Does a stained fence last longer than a painted one?

Both last reasonably well on a vertical, traffic-free surface, so the difference is in how they fail rather than how long they survive. Stain fades evenly and recoats easily, while paint eventually peels and must be scraped before repainting. Over ten years a stained fence is usually less total work to maintain. Actual longevity varies by product, sun exposure, and wood condition.

Can you stain a fence that has already been painted?

Not easily. A penetrating stain needs to reach bare wood, and a paint film blocks it. To switch a painted fence to stain, you would have to strip all the old paint first, which across a large fence is a serious job. This is why an already-painted fence is usually kept painted, while a new or bare fence leaves the lower-maintenance stain option fully open.

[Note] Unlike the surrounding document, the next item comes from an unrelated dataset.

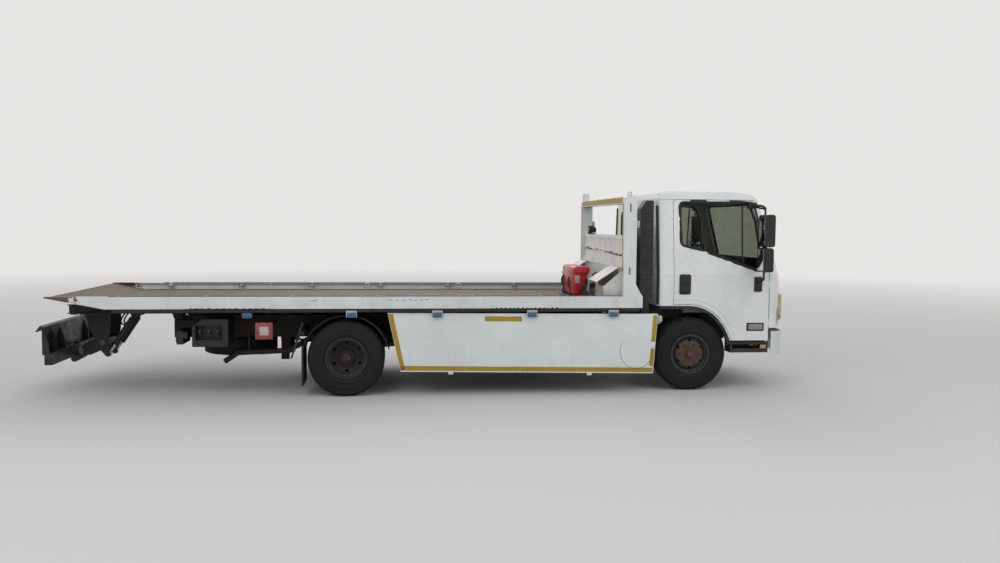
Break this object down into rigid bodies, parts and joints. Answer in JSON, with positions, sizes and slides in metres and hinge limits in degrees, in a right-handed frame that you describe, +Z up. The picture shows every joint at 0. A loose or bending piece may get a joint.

Which is cheaper over ten years, staining or painting a fence?

Staining is usually cheaper over a decade. Materials can be similar on day one, but stain recoats without stripping while paint requires scraping and sanding before every repaint, and that labor is significant across a large fence. Any specific figure is a typical range that varies by region, fence size, and wood condition, so get local quotes to confirm rather than relying on averages.

Should I stain or paint a cedar fence?

Cedar is naturally attractive, so stain is usually the better choice because a clear or semi-transparent product shows off the grain and warmth. Painting cedar covers up the very quality you paid for. Stain also avoids the peeling and scraping cycle. Paint cedar only if you specifically want a solid color to match your house and are willing to give up the natural wood look.

Is a large fence harder to maintain if it is painted?

Yes. The larger the fence, the more the maintenance difference matters. A stained fence just gets cleaned and recoated, often with a sprayer, while a painted fence eventually needs its failing film scraped and sanded across the whole surface before repainting. On a long fence that prep labor can exceed the painting itself, which is the strongest practical argument for staining a large fence.